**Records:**
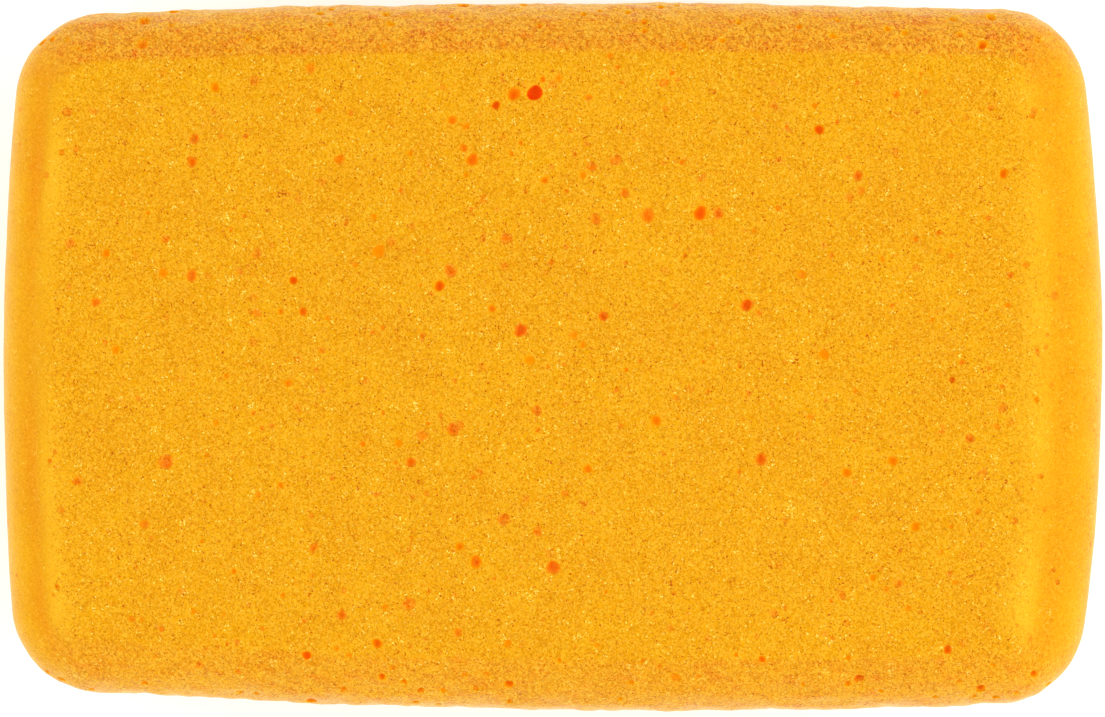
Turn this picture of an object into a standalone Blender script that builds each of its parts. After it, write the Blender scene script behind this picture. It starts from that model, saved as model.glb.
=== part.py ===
"""Tilers' grout sponge: one block of water-loving foam with bowed sides and rounded edges.

Metres, +Z up. The block lies flat with its length along X and its width along Y.
The origin is in the middle of the underside.
"""

from math import atan2, cos, hypot, pi, sin, sqrt

import bpy

# Driving dimensions, in metres
LENGTH = 0.171  # between the middles of the two short sides
WIDTH = 0.110  # between the middles of the two long sides
THICKNESS = 0.055
LONG_SIDE_BOW = 0.0023  # how far the middle of a long side stands out past its ends
SHORT_SIDE_BOW = 0.0044
CORNER_RADIUS = 0.0140  # of the four upright corners, seen from above
EDGE_ROUND = 0.0085  # radius of the rounded edges along the two large faces

# Steps in each quarter of the outline, and in each rounded edge
LONG_SIDE_STEPS = 7
SHORT_SIDE_STEPS = 5
CORNER_STEPS = 8
EDGE_RESOLUTION = 5

FOAM_COLOUR = (0.94, 0.42, 0.015, 1.0)
FOAM_ROUGHNESS = 0.9


def bow_radius(chord, bow):
    """Radius of the arc that stands out by bow over a straight line of length chord."""
    return (chord ** 2 / 4 + bow ** 2) / (2 * bow)


def circles_meet(reach_x, radius_x, reach_y, radius_y):
    """Where the circle about (reach_x, 0) meets the one about (0, reach_y), on their far side."""
    apart = hypot(reach_x, reach_y)
    along = (radius_x ** 2 - radius_y ** 2 + apart ** 2) / (2 * apart)
    aside = sqrt(radius_x ** 2 - along ** 2)
    to_y = (-reach_x / apart, reach_y / apart)
    return (
        reach_x + along * to_y[0] - aside * to_y[1],
        along * to_y[1] + aside * to_y[0],
    )


def quarter_outline(inset):
    """Points of the outline from +X round to +Y, drawn in from the block's sides by inset."""
    end_radius = bow_radius(WIDTH, SHORT_SIDE_BOW)
    side_radius = bow_radius(LENGTH, LONG_SIDE_BOW)
    end_centre = (LENGTH / 2 - end_radius, 0.0)
    side_centre = (0.0, WIDTH / 2 - side_radius)
    corner_centre = circles_meet(
        end_centre[0], end_radius - CORNER_RADIUS, side_centre[1], side_radius - CORNER_RADIUS
    )
    end_angle = atan2(corner_centre[1], corner_centre[0] - end_centre[0])
    side_angle = atan2(corner_centre[1] - side_centre[1], corner_centre[0])
    arcs = (
        (end_centre, end_radius - inset, 0.0, end_angle, SHORT_SIDE_STEPS),
        (corner_centre, CORNER_RADIUS - inset, end_angle, side_angle, CORNER_STEPS),
        (side_centre, side_radius - inset, side_angle, pi / 2, LONG_SIDE_STEPS),
    )
    points = []
    for centre, radius, start, end, steps in arcs:
        for step in range(steps):
            angle = start + (end - start) * step / steps
            points.append((centre[0] + radius * cos(angle), centre[1] + radius * sin(angle)))
    points.append((0.0, WIDTH / 2 - inset))
    return points


def outline(inset):
    """The whole closed outline: the quarter, mirrored in X and then in Y."""
    quarter = quarter_outline(inset)
    half = quarter + [(-x, y) for x, y in reversed(quarter[:-1])]
    return half + [(x, -y) for x, y in reversed(half[1:-1])]


def foam_material():
    material = bpy.data.materials.new("foam")
    material.use_nodes = True
    shader = material.node_tree.nodes["Principled BSDF"]
    shader.inputs["Base Color"].default_value = FOAM_COLOUR
    shader.inputs["Roughness"].default_value = FOAM_ROUGHNESS
    shader.inputs["Metallic"].default_value = 0.0
    return material


def foam_block(collection):
    """The outline of the flat faces, whose bevel brings the rounded edges out to full size."""
    curve = bpy.data.curves.new("foam_block", "CURVE")
    curve.dimensions = "2D"
    curve.fill_mode = "BOTH"
    curve.extrude = THICKNESS / 2 - EDGE_ROUND
    curve.bevel_depth = EDGE_ROUND
    curve.bevel_resolution = EDGE_RESOLUTION
    points = outline(EDGE_ROUND)
    spline = curve.splines.new("POLY")
    spline.points.add(len(points) - 1)
    for point, (x, y) in zip(spline.points, points):
        point.co = (x, y, 0.0, 1.0)
    spline.use_cyclic_u = True
    block = bpy.data.objects.new("foam_block", curve)
    block.location.z = THICKNESS / 2
    collection.objects.link(block)
    curve.materials.append(foam_material())
    weld = block.modifiers.new("weld caps", "WELD")
    weld.merge_threshold = 0.00001
    return block


def main():
    for old in list(bpy.data.objects):
        bpy.data.objects.remove(old, do_unlink=True)
    collection = bpy.data.collections.new("grout_sponge")
    bpy.context.scene.collection.children.link(collection)
    foam_block(collection)


main()
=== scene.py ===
"""Looks of the tilers' grout sponge: a block of ground open-cell foam, full of pores, on a pale floor."""

import math

import bmesh
import bpy
import numpy as np
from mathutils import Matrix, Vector, kdtree, noise
from mathutils.geometry import delaunay_2d_cdt


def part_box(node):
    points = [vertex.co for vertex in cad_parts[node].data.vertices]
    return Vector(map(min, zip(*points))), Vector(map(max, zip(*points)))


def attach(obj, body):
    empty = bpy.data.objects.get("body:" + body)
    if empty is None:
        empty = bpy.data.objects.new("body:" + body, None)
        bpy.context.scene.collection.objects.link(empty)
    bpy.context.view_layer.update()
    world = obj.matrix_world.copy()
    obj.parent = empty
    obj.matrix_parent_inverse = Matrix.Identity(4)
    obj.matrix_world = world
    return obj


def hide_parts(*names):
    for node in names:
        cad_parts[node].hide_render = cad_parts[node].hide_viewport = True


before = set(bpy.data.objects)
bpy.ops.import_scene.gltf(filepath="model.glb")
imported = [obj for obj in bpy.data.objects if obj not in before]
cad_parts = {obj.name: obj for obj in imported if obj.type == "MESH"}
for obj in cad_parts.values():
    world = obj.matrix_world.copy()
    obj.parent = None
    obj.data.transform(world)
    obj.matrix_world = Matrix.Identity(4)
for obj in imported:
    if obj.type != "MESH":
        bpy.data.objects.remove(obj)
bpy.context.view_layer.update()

MM = 0.001
SEED = 7

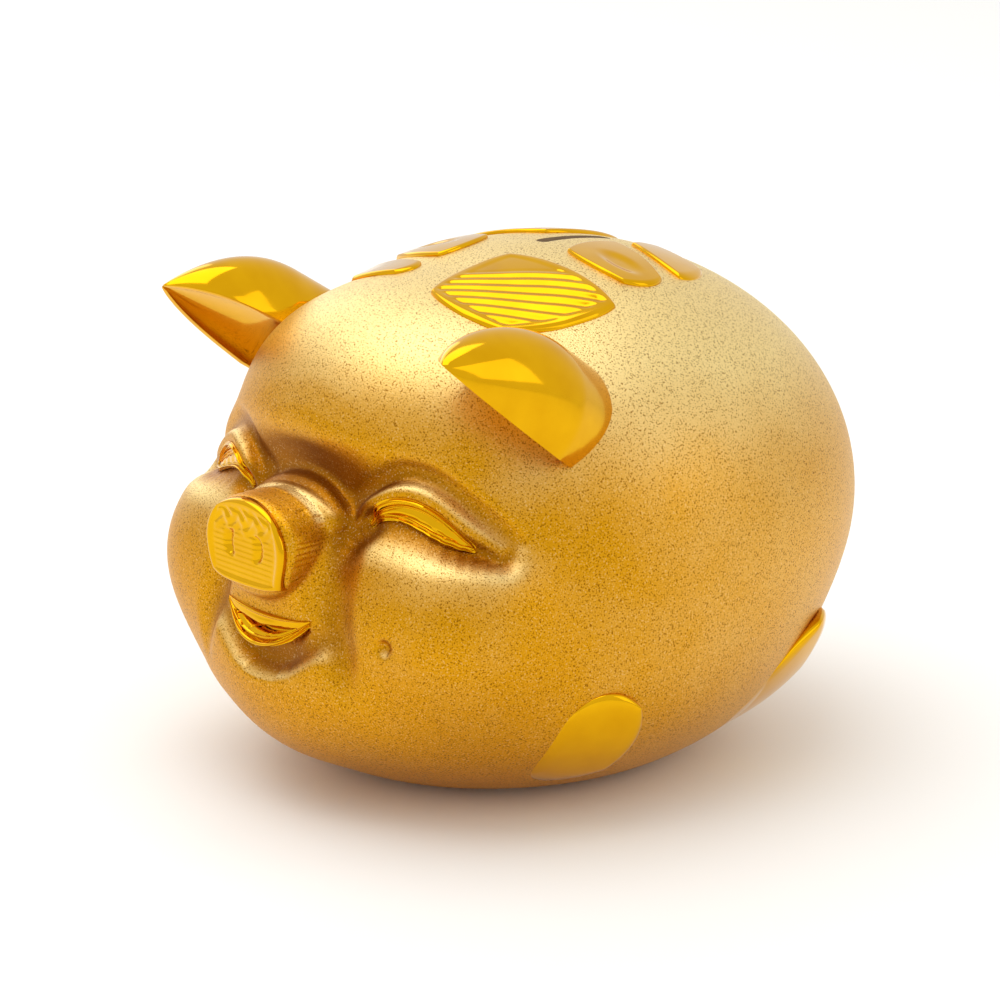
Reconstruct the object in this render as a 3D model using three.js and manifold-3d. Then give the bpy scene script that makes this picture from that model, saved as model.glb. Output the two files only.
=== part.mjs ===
// Piggy bank: a hollow slip-cast pig with polished sprigged ornaments, a coin slot in its back
// and a rubber stopper in its belly. Millimetres, +Z up. The pig faces -Y, its own left is +X,
// and the origin is on the ground under the middle of the pig.
import * as THREE from 'three';
import { mergeVertices } from 'three/addons/utils/BufferGeometryUtils.js';
import Module from 'manifold-3d';

const wasm = await Module();
wasm.setup();

// Driving dimensions.
const HALF_WIDTH = 99;
const HALF_LENGTH = 108;
const HALF_HEIGHT = 82.5;
const WALL = 5;
const BASE_Z = 1.5;
const GAP = 0.3;

const SLOT_LENGTH = 31;
const SLOT_WIDTH = 4.6;
const SLOT_MIDDLE_Y = 22;

const BELLY_HOLE_Y = -6;
const BELLY_HOLE_RADIUS = 19.3;
const BELLY_RECESS_RADIUS = 26;
const BELLY_RECESS_DEPTH = 2.9;
const FLOOR_Z = 8.5;

const STOPPER_RADIUS = BELLY_HOLE_RADIUS - GAP;
const STOPPER_FLANGE_RADIUS = 25;
const STOPPER_FLANGE_THICKNESS = 2.2;
const STOPPER_HEIGHT = 11;
const STOPPER_WALL = 3;

const BUMPER_RADIUS = 6;
const BUMPER_HEIGHT = BASE_Z - GAP;
const BUMPER_X = 29;
const BUMPER_Y = [-35, 22];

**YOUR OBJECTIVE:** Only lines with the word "model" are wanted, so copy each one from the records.

**ANSWER TO THE TASK:**
Turn this picture of an object into a standalone Blender script that builds each of its parts. After it, write the Blender scene script behind this picture. It starts from that model, saved as model.glb.
bpy.ops.import_scene.gltf(filepath="model.glb")
Reconstruct the object in this render as a 3D model using three.js and manifold-3d. Then give the bpy scene script that makes this picture from that model, saved as model.glb. Output the two files only.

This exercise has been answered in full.